* Begin *
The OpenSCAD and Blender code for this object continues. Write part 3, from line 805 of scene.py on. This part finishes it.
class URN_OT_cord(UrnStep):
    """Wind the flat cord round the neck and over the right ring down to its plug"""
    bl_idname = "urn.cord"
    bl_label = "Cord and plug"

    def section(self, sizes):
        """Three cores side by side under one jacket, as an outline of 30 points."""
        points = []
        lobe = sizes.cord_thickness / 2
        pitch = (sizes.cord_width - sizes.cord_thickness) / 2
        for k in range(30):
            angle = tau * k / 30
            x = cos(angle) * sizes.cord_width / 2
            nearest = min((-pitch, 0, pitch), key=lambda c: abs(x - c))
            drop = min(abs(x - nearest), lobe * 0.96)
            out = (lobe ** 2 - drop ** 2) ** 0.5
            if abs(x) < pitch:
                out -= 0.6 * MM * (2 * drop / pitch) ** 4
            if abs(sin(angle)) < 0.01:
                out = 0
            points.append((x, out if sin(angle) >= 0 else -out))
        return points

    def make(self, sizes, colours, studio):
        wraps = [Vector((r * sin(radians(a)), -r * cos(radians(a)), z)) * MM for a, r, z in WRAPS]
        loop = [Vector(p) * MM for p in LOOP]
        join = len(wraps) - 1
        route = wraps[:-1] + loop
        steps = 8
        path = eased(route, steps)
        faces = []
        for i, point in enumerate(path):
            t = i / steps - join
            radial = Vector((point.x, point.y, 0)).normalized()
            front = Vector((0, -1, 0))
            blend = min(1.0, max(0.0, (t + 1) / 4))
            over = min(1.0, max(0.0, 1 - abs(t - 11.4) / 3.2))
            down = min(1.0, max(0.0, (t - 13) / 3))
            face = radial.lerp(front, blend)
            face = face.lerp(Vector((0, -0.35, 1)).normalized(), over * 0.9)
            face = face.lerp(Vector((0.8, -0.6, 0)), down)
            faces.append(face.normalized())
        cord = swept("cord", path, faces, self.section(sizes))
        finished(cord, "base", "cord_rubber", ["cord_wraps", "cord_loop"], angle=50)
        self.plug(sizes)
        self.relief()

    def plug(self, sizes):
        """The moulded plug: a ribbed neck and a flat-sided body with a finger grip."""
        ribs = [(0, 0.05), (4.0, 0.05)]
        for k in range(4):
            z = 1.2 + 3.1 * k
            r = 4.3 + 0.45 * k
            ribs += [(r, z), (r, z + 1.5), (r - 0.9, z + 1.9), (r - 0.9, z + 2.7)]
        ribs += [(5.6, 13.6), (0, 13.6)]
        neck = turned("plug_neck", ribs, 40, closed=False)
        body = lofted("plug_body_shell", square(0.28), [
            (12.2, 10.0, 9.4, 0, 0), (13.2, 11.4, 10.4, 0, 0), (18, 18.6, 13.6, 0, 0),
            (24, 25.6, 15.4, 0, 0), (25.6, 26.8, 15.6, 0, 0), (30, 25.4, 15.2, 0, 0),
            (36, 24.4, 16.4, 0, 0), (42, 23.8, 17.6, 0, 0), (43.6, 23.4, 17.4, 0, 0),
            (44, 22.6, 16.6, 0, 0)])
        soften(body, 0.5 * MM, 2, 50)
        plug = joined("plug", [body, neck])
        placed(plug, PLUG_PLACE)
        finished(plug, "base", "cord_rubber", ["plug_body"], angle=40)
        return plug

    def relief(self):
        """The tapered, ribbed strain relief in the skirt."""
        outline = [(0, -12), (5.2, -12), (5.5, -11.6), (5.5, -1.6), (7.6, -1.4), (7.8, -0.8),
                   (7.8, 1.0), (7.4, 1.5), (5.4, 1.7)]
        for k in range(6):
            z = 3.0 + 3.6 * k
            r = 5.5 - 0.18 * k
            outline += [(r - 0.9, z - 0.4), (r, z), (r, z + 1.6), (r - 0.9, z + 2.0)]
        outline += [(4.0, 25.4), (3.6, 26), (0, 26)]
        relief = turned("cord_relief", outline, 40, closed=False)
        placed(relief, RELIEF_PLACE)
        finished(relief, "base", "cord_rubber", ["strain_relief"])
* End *
## WHAT IS NEEDED
Reproduce, please, the lines of the material from its first line down to the line containing "self.relief()", keeping both ends and nothing beyond them.

## EXERCISE SOLUTION
The OpenSCAD and Blender code for this object continues. Write part 3, from line 805 of scene.py on. This part finishes it.
class URN_OT_cord(UrnStep):
    """Wind the flat cord round the neck and over the right ring down to its plug"""
    bl_idname = "urn.cord"
    bl_label = "Cord and plug"

    def section(self, sizes):
        """Three cores side by side under one jacket, as an outline of 30 points."""
        points = []
        lobe = sizes.cord_thickness / 2
        pitch = (sizes.cord_width - sizes.cord_thickness) / 2
        for k in range(30):
            angle = tau * k / 30
            x = cos(angle) * sizes.cord_width / 2
            nearest = min((-pitch, 0, pitch), key=lambda c: abs(x - c))
            drop = min(abs(x - nearest), lobe * 0.96)
            out = (lobe ** 2 - drop ** 2) ** 0.5
            if abs(x) < pitch:
                out -= 0.6 * MM * (2 * drop / pitch) ** 4
            if abs(sin(angle)) < 0.01:
                out = 0
            points.append((x, out if sin(angle) >= 0 else -out))
        return points

    def make(self, sizes, colours, studio):
        wraps = [Vector((r * sin(radians(a)), -r * cos(radians(a)), z)) * MM for a, r, z in WRAPS]
        loop = [Vector(p) * MM for p in LOOP]
        join = len(wraps) - 1
        route = wraps[:-1] + loop
        steps = 8
        path = eased(route, steps)
        faces = []
        for i, point in enumerate(path):
            t = i / steps - join
            radial = Vector((point.x, point.y, 0)).normalized()
            front = Vector((0, -1, 0))
            blend = min(1.0, max(0.0, (t + 1) / 4))
            over = min(1.0, max(0.0, 1 - abs(t - 11.4) / 3.2))
            down = min(1.0, max(0.0, (t - 13) / 3))
            face = radial.lerp(front, blend)
            face = face.lerp(Vector((0, -0.35, 1)).normalized(), over * 0.9)
            face = face.lerp(Vector((0.8, -0.6, 0)), down)
            faces.append(face.normalized())
        cord = swept("cord", path, faces, self.section(sizes))
        finished(cord, "base", "cord_rubber", ["cord_wraps", "cord_loop"], angle=50)
        self.plug(sizes)
        self.relief()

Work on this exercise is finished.